What is Data Engineering?

Data Engineering is the process of designing, building, and managing systems that collect, store, and analyze data. Data engineers ensure that data pipelines run efficiently and that the data is clean, reliable, and available to data analysts, scientists, and decision-makers.

Data Engineering on AWS uses cloud-native tools to manage data pipelines, ETL (Extract, Transform, Load) processes, and storage solutions.

Why Choose AWS for Data Engineering?

AWS provides a broad range of data services and is widely trusted for its scalability, flexibility, and cost-effectiveness.
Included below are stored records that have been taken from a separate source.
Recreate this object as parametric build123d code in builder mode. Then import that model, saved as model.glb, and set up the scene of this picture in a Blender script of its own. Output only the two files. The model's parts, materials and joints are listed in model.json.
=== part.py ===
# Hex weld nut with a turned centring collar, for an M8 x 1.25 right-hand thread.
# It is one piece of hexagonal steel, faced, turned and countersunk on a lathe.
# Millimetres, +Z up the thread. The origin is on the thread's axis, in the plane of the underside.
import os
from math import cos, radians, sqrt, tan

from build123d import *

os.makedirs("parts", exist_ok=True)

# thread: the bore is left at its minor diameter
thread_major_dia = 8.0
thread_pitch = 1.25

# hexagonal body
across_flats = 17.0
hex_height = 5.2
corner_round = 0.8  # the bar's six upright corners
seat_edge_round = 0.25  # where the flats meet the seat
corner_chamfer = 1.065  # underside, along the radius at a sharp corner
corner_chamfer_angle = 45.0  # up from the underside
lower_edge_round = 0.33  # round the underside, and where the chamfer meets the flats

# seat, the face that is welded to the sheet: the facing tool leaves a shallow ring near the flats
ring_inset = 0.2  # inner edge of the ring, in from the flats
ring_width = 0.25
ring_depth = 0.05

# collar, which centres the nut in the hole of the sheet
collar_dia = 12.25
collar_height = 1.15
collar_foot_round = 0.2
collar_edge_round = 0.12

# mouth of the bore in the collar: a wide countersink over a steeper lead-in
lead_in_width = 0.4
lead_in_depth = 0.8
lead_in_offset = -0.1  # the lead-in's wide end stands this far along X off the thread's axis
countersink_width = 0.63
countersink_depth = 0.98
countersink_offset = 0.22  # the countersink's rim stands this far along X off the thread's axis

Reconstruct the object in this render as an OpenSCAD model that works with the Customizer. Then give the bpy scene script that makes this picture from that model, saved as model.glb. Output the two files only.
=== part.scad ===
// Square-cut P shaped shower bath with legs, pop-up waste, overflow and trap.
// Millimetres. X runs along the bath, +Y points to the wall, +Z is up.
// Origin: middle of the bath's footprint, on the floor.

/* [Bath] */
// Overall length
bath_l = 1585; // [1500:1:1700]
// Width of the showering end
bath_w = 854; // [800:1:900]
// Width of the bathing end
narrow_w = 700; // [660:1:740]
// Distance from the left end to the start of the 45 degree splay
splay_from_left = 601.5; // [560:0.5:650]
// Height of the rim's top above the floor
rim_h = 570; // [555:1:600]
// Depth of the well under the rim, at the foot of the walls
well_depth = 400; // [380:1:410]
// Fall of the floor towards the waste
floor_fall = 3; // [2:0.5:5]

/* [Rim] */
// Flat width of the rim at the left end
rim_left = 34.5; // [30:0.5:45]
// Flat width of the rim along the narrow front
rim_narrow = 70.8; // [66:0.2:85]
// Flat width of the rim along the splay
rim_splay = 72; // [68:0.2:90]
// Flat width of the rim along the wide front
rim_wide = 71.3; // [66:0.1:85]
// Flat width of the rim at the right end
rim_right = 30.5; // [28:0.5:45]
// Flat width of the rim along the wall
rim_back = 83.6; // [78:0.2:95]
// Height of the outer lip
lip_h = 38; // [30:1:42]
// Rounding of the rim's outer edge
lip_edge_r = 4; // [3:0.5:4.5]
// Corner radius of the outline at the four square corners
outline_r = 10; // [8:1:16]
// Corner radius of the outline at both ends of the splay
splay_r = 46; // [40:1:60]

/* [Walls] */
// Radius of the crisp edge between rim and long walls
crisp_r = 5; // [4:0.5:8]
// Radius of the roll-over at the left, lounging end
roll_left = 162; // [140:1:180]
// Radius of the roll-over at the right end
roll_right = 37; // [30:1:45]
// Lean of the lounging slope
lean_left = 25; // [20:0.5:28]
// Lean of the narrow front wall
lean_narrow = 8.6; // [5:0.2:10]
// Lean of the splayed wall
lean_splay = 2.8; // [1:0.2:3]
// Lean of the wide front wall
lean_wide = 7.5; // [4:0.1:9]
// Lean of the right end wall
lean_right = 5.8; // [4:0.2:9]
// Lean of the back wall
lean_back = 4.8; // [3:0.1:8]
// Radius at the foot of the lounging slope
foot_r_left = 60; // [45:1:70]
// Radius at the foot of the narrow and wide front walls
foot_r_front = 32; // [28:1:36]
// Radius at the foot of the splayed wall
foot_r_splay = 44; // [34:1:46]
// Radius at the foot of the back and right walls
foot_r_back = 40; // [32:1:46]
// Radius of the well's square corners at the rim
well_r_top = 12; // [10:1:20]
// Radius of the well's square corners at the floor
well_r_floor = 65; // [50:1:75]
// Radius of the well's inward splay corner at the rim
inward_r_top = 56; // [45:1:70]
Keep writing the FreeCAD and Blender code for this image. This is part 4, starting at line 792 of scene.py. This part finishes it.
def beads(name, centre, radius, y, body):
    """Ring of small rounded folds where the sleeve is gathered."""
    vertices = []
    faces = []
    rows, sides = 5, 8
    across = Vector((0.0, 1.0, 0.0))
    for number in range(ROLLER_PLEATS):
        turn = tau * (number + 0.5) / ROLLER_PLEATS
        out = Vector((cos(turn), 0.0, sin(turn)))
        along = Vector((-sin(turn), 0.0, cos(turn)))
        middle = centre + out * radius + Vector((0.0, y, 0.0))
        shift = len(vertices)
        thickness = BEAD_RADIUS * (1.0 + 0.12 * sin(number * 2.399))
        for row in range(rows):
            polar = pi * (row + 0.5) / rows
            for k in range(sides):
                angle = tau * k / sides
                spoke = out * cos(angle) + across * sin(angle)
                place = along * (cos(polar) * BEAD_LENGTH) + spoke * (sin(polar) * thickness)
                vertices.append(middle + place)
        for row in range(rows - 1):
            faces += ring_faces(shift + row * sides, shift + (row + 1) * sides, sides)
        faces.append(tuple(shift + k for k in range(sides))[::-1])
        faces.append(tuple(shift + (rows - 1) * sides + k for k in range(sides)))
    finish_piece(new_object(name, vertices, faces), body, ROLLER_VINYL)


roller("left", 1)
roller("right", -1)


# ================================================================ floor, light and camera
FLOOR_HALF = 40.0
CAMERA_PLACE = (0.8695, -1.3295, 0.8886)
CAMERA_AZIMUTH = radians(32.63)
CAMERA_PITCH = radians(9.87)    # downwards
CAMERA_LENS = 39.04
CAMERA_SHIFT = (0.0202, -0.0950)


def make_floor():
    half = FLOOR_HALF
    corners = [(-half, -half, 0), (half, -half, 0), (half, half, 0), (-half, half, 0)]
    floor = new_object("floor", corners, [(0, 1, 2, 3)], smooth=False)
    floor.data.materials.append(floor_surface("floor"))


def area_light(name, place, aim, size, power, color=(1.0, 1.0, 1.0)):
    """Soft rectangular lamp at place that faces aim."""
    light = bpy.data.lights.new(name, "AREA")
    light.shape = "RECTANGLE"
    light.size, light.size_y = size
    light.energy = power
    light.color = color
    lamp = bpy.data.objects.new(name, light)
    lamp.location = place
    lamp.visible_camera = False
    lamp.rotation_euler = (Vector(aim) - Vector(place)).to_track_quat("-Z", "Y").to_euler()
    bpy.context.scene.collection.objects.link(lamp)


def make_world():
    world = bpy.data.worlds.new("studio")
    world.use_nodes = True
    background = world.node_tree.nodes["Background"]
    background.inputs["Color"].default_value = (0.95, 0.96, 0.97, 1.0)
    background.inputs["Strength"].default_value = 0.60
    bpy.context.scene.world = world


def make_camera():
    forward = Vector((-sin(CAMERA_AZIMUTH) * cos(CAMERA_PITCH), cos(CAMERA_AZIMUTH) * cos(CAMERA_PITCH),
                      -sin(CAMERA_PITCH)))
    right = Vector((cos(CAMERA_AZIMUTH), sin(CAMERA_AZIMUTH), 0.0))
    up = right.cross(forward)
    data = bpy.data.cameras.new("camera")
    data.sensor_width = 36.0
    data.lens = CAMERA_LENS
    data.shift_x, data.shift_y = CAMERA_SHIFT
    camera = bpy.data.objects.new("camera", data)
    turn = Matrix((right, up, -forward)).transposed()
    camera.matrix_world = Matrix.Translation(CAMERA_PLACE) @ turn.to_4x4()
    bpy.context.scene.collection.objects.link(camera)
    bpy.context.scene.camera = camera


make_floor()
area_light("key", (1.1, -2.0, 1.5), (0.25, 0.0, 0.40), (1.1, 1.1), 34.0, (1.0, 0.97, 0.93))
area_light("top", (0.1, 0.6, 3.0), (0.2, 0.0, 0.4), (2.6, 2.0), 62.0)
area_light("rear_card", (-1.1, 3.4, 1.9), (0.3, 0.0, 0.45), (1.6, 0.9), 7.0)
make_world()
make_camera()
It enables real-time data processing, large-scale data warehousing, and AI/ML model integration—all in one ecosystem.

Key reasons to choose AWS include:

Pay-as-you-go pricing
Global availability
Strong security and compliance
Easy integration with analytics and machine learning tools

Key AWS Tools for Data Engineers

Here are some essential AWS services commonly used in data engineering:

Amazon S3 (Simple Storage Service):

Object storage used for storing raw and processed data at scale.

AWS Glue:

A serverless ETL service used to clean, transform, and catalog data.

Amazon Redshift:

A powerful cloud data warehouse used for complex analytics and reporting.

Amazon RDS & DynamoDB:

Managed relational and NoSQL databases for structured and unstructured data.

Amazon Kinesis:

Real-time data streaming service for ingesting and analyzing live data.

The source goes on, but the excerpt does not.